Your instructions: Everything from the line containing "List this object's" through the last line of the records below should be printed exactly, please, and nothing else.

══ Task inputs

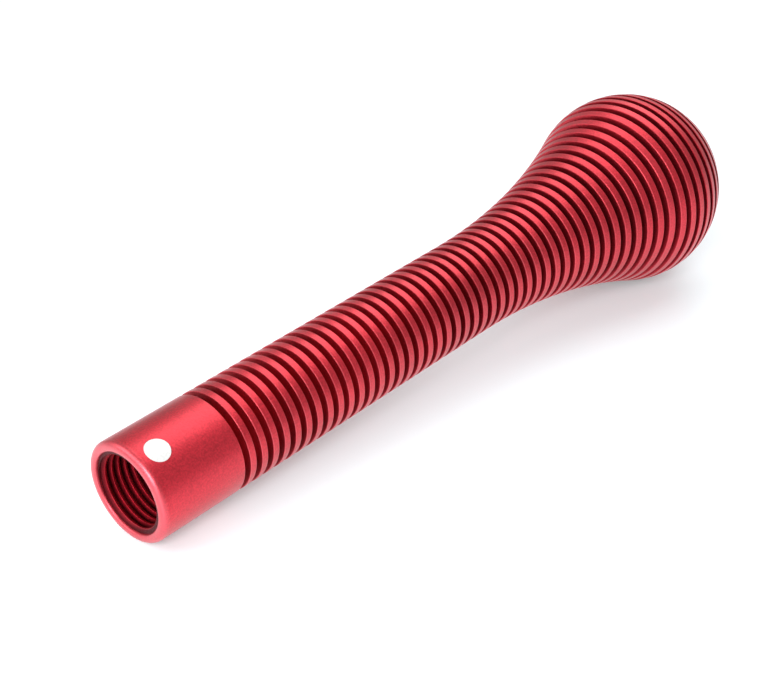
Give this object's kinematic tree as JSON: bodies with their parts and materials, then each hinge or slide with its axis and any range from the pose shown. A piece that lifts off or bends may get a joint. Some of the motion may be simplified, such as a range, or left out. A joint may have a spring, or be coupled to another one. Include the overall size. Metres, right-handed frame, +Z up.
{
  "type": "gear lever knob",
  "caption": "Tall turned knob for a gear lever: plain collar, straight finned shaft flaring into a finned ball head, with a clamp adapter screwed into its mouth.",
  "frame": {"origin": "centre of the mouth's face, where the gear lever goes in", "axes": "+X along the turning axis from the mouth to the crown of the head, +Z up as the knob lies on its side"},
  "size_m": [0.1698, 0.0428, 0.0428],
  "materials": {
    "red_anodised": "satin, bead blasted and dyed red",
    "white_enamel": "semi-gloss enamel",
    "black_anodised": "satin, dyed black",
    "white_nylon": "matt nylon",
    "blackened_steel": "black oxide"
  },
  "bodies": {
    "knob": {"knob_body": "red_anodised", "index_mark": "white_enamel"},
    "sleeve": {"lever_sleeve": "white_nylon"},
    "adapter": {"lever_adapter": "black_anodised"},
    "grub_1": {"grub_screw_1": "blackened_steel"},
    "grub_2": {"grub_screw_2": "blackened_steel"},
    "grub_3": {"grub_screw_3": "blackened_steel"}
  },
  "joints": [
    {"name": "sleeve_slide", "type": "slide", "parent": "knob", "child": "sleeve", "axis": [-1, 0, 0], "range_m": [0, 0.0105]},
    {"name": "adapter_turn", "type": "hinge", "parent": "sleeve", "child": "adapter", "pos_m": [0.0208, 0, 0], "axis": [-1, 0, 0], "range_deg": [0, 2520]},
    {"name": "grub_1_out", "type": "slide", "parent": "adapter", "child": "grub_1", "axis": [0, -0.5, 0.866], "range_m": [0, 0.00025]},
    {"name": "grub_2_out", "type": "slide", "parent": "adapter", "child": "grub_2", "axis": [0, -0.5, -0.866], "range_m": [0, 0.00025]},
    {"name": "grub_3_out", "type": "slide", "parent": "adapter", "child": "grub_3", "axis": [0, 1, 0], "range_m": [0, 0.00025]}
  ],
  "couplings": [
    {"joint": "sleeve_slide", "follows": "adapter_turn", "m_per_rad": 0.00023873}
  ]
}
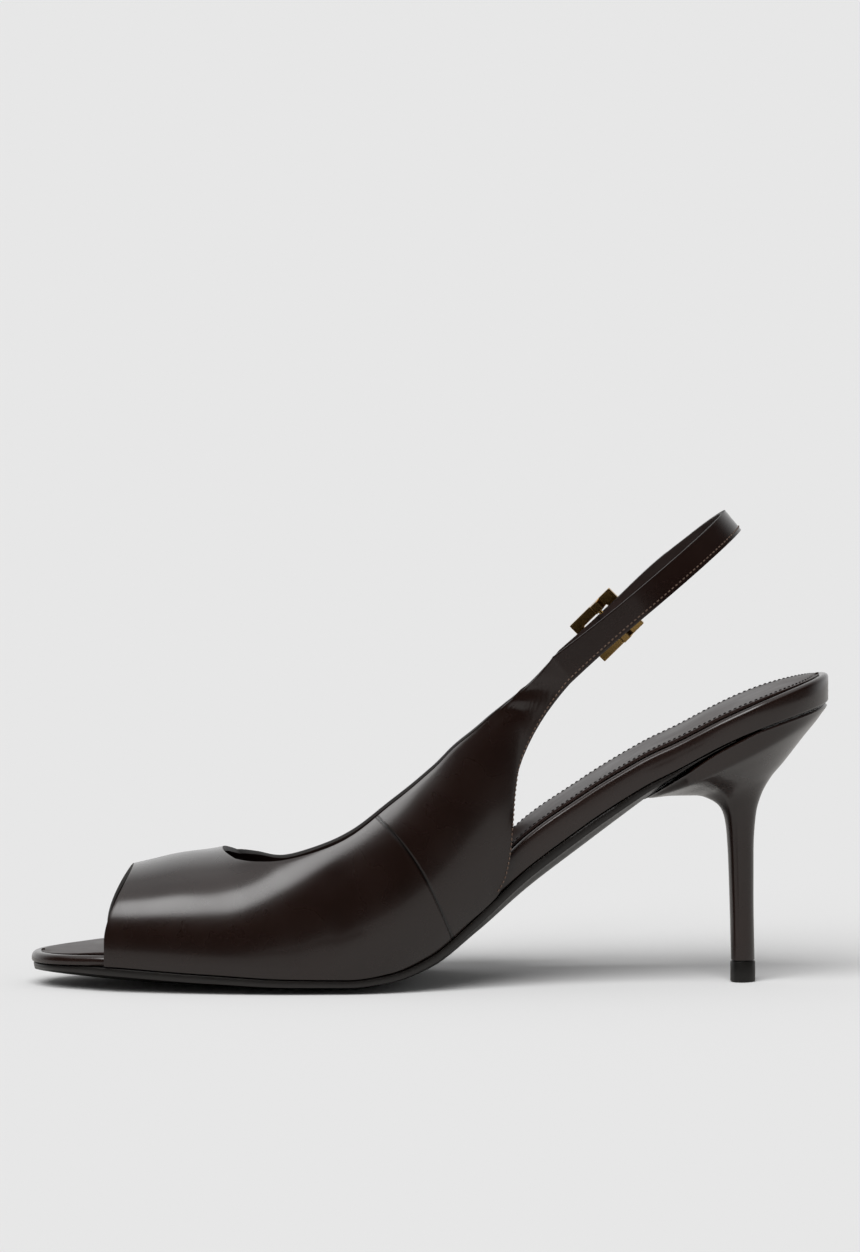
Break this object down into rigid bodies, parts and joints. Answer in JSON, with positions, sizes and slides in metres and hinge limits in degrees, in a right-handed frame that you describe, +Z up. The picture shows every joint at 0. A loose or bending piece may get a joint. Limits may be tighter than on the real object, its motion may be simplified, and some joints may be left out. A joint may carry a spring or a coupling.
{
  "type": "slingback sandal",
  "caption": "Open-toe slingback sandal in polished dark leather, on a slim high heel, with a buckled strap round the back of the heel.",
  "frame": {"origin": "on the floor, under the middle of the shoe's length and width", "axes": "+X from the toe to the heel, +Y towards the outer (buckle) side, +Z up"},
  "size_m": [0.2256, 0.0816, 0.1338],
  "materials": {
    "leather": "polished",
    "leather_edge": "polished",
    "sock": "satin",
    "outsole": "satin",
    "heel_cover": "gloss",
    "tip": "satin",
    "gold": "polished"
  },
  "bodies": {
    "root": {"outsole": "outsole", "insole_board": "leather_edge", "sock_lining": "sock", "heel": "heel_cover", "heel_tip": "tip", "upper": "leather", "buckle_frame": "gold", "buckle_pin": "gold"}
  },
  "joints": []
}
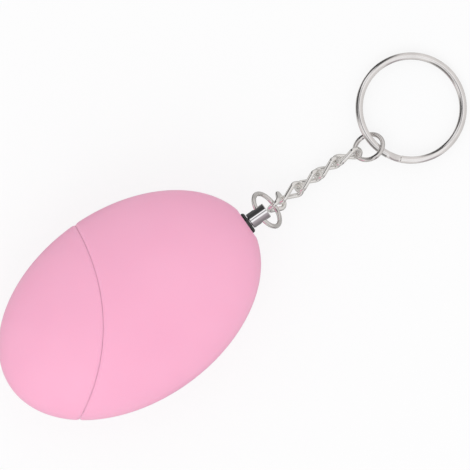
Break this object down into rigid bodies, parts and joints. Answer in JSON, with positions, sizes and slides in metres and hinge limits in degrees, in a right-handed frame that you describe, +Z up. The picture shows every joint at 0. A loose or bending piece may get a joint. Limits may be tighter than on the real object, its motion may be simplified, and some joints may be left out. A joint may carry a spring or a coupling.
{
  "type": "personal safety alarm",
  "caption": "Egg-shaped pocket siren with a pull pin, sounded by drawing the pin out, on a twisted curb chain and a split key ring.",
  "frame": {"origin": "middle of the flat rest land on the back of the egg, on the surface that it lies on", "axes": "+X from the egg towards the pin, chain and key ring; +Y across the egg; +Z up through its face"},
  "size_m": [0.1169, 0.0418, 0.0284],
  "materials": {
    "pink_plastic": "satin",
    "black_plastic": "matte",
    "chrome": "polished",
    "nickel": "nickel plated",
    "screw_steel": "zinc plated",
    "contact_brass": "bare",
    "ceramic_white": "silvered ceramic",
    "board_green": "solder resist",
    "lead_red": "wire insulation",
    "ferrite": "ferrite",
    "copper_wire": "enamelled copper wire"
  },
  "bodies": {
    "case": {"front_shell": "pink_plastic", "back_shell": "pink_plastic", "case_screws": "screw_steel", "pin_socket": "black_plastic", "circuit_board": "board_green", "board_screws": "screw_steel", "switch_clip": "contact_brass", "fixed_contact": "contact_brass", "siren_disc": "contact_brass", "siren_ceramic": "ceramic_white", "battery_holder": "black_plastic", "cell_1": "screw_steel", "cell_2": "screw_steel", "cell_3": "screw_steel", "plus_plate": "screw_steel", "minus_spring": "screw_steel", "battery_leads": "lead_red", "siren_leads": "contact_brass", "coil_core": "ferrite", "coil_winding": "copper_wire", "control_chip": "black_plastic", "transistor": "black_plastic", "resistors": "black_plastic"},
    "cover": {"battery_cover": "pink_plastic"},
    "pin": {"pull_pin": "chrome"},
    "contact": {"moving_contact": "contact_brass"},
    "ring": {"jump_ring": "nickel"},
    "first_link": {"link_1": "nickel"},
    "second_link": {"link_2": "nickel"},
    "third_link": {"link_3": "nickel"},
    "fourth_link": {"link_4": "nickel"},
    "fifth_link": {"link_5": "nickel"},
    "small_ring": {"end_ring": "nickel"},
    "split_ring": {"key_ring": "nickel"}
  },
  "joints": [
    {"name": "cover_slide", "type": "slide", "parent": "case", "child": "cover", "axis": [-0.8211, 0.5707, 0], "range_m": [0, 0.016]},
    {"name": "pin_slide", "type": "slide", "parent": "case", "child": "pin", "axis": [1, 0, 0], "range_m": [0, 0.018]},
    {"name": "contact_hinge", "type": "hinge", "parent": "case", "child": "contact", "pos_m": [0.009, -0.00104, 0.014], "axis": [0, 0, 1], "range_deg": [0, 7.2]},
    {"name": "ring_swing", "type": "hinge", "parent": "pin", "child": "ring", "pos_m": [0.0339, 0, 0.014], "axis": [0, 1, 0], "range_deg": [-150, 45]},
    {"name": "link_1_swing", "type": "hinge", "parent": "ring", "child": "first_link", "pos_m": [0.03761, 0, 0.00701], "axis": [0, -1, 0], "range_deg": [-60, 60]},
    {"name": "link_2_swing", "type": "hinge", "parent": "first_link", "child": "second_link", "pos_m": [0.03986, 0, 0.0026], "axis": [-0.0622, 0.9976, -0.0316], "range_deg": [-45, 60]},
    {"name": "link_3_swing", "type": "hinge", "parent": "second_link", "child": "third_link", "pos_m": [0.0437, 0, 0.00205], "axis": [0, -0.7314, 0.682], "range_deg": [-60, 60]},
    {"name": "link_4_swing", "type": "hinge", "parent": "third_link", "child": "fourth_link", "pos_m": [0.04973, 0, 0.00205], "axis": [0, 0.7771, 0.6293], "range_deg": [-60, 60]},
    {"name": "link_5_swing", "type": "hinge", "parent": "fourth_link", "child": "fifth_link", "pos_m": [0.05362, 0.00024, 0.00204], "axis": [-0.1711, -0.7351, 0.6561], "range_deg": [-60, 45]},
    {"name": "end_ring_swing", "type": "hinge", "parent": "fifth_link", "child": "small_ring", "pos_m": [0.0595, -0.0011, 0.00207], "axis": [-0.1645, -0.7366, -0.6561], "range_deg": [-60, 60]},
    {"name": "key_ring_swing", "type": "hinge", "parent": "small_ring", "child": "split_ring", "pos_m": [0.0625, -0.0014, 0.00225], "axis": [0, -0.866, -0.5], "range_deg": [-75, 75]}
  ],
  "couplings": [
    {"joint": "contact_hinge", "follows": "pin_slide", "rad_per_m": 6.9778}
  ]
}
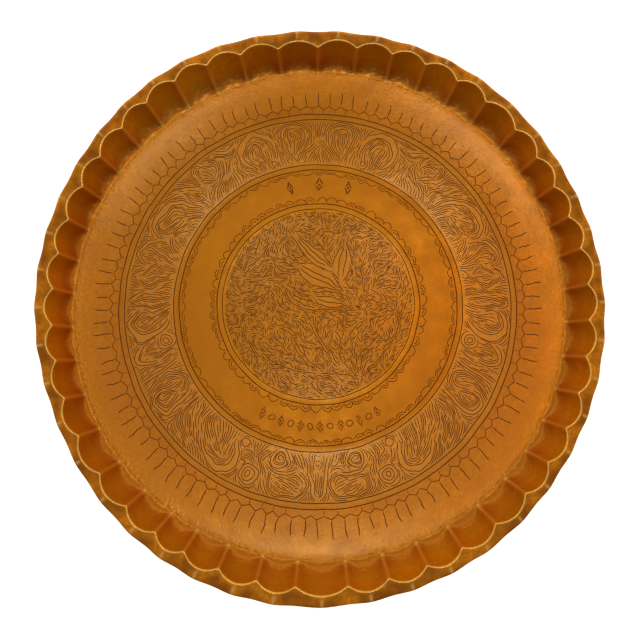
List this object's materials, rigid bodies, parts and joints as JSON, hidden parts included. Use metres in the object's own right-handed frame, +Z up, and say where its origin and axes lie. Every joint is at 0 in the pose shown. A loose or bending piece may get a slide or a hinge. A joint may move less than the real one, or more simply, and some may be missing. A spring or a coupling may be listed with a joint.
{
  "type": "round tray",
  "caption": "Round shallow brass tray: flat chased floor, dished margin, wall of hollow arch-topped flutes and a narrow pleated flange.",
  "frame": {"origin": "under the centre of the floor, on the surface that the tray stands on", "axes": "+Z up, out of the tray; +Y towards the far side, at the top of the chased design, opposite the widest flute"},
  "size_m": [0.3197, 0.3242, 0.022],
  "materials": {
    "chased_brass": "satin, aged, dark patina in the chased lines",
    "margin_brass": "satin, aged",
    "wall_brass": "satin, planished, ridges worn bright",
    "flange_brass": "satin, aged, crests and edge worn bright"
  },
  "bodies": {
    "root": {"floor": "chased_brass", "floor_rise": "margin_brass", "fluted_wall": "wall_brass", "crimped_flange": "flange_brass"}
  },
  "joints": []
}
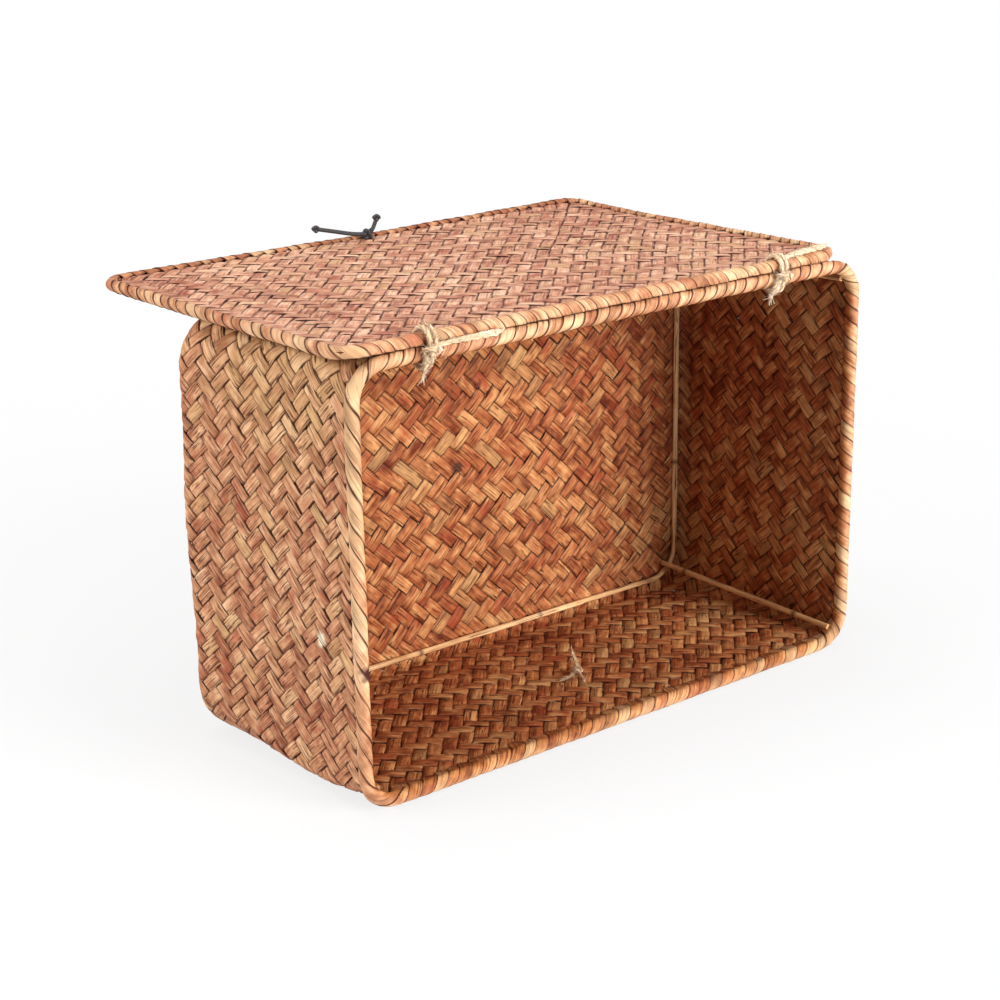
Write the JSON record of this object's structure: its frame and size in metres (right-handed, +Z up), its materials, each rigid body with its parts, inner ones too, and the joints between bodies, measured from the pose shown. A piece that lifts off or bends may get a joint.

════

Reply to the exercise:
List this object's materials, rigid bodies, parts and joints as JSON, hidden parts included. Use metres in the object's own right-handed frame, +Z up, and say where its origin and axes lie. Every joint is at 0 in the pose shown. A loose or bending piece may get a slide or a hinge. A joint may move less than the real one, or more simply, and some may be missing. A spring or a coupling may be listed with a joint.
{
  "type": "round tray",
  "caption": "Round shallow brass tray: flat chased floor, dished margin, wall of hollow arch-topped flutes and a narrow pleated flange.",
  "frame": {"origin": "under the centre of the floor, on the surface that the tray stands on", "axes": "+Z up, out of the tray; +Y towards the far side, at the top of the chased design, opposite the widest flute"},
  "size_m": [0.3197, 0.3242, 0.022],
  "materials": {
    "chased_brass": "satin, aged, dark patina in the chased lines",
    "margin_brass": "satin, aged",
    "wall_brass": "satin, planished, ridges worn bright",
    "flange_brass": "satin, aged, crests and edge worn bright"
  },
  "bodies": {
    "root": {"floor": "chased_brass", "floor_rise": "margin_brass", "fluted_wall": "wall_brass", "crimped_flange": "flange_brass"}
  },
  "joints": []
}
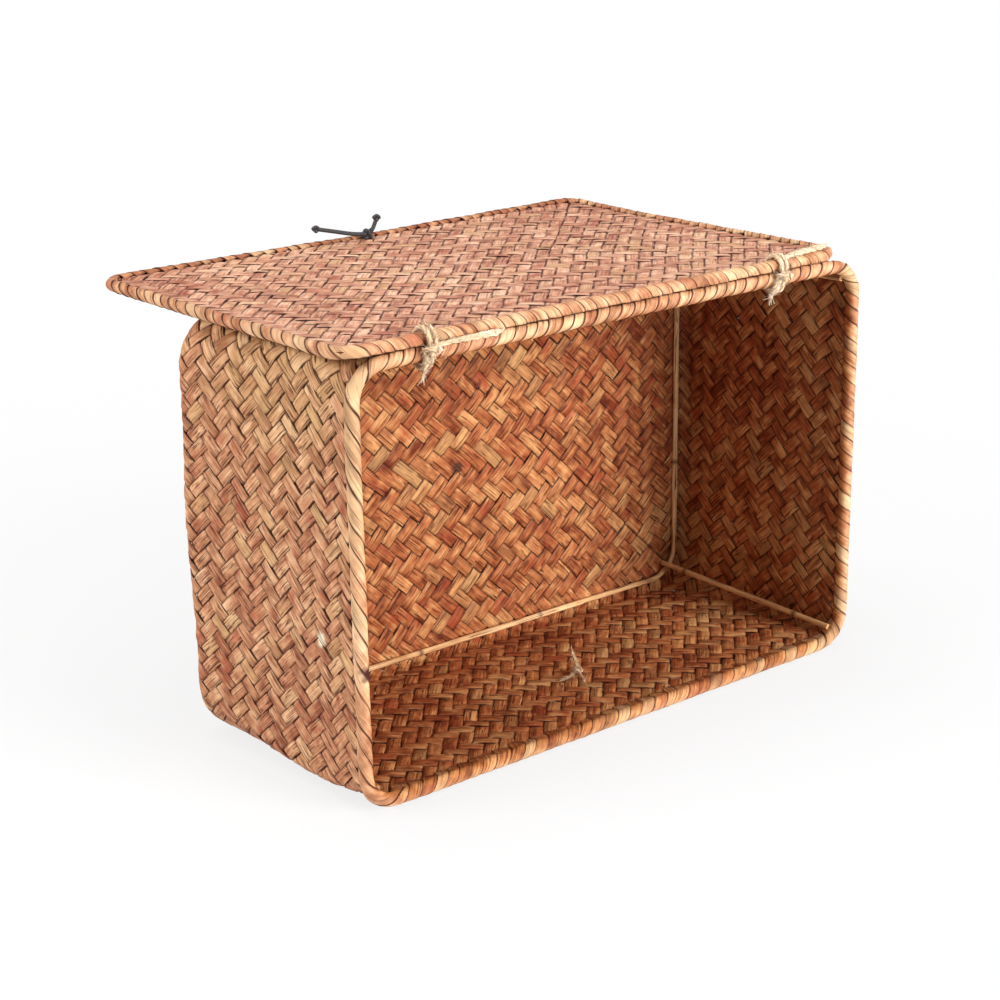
Write the JSON record of this object's structure: its frame and size in metres (right-handed, +Z up), its materials, each rigid body with its parts, inner ones too, and the joints between bodies, measured from the pose shown. A piece that lifts off or bends may get a joint.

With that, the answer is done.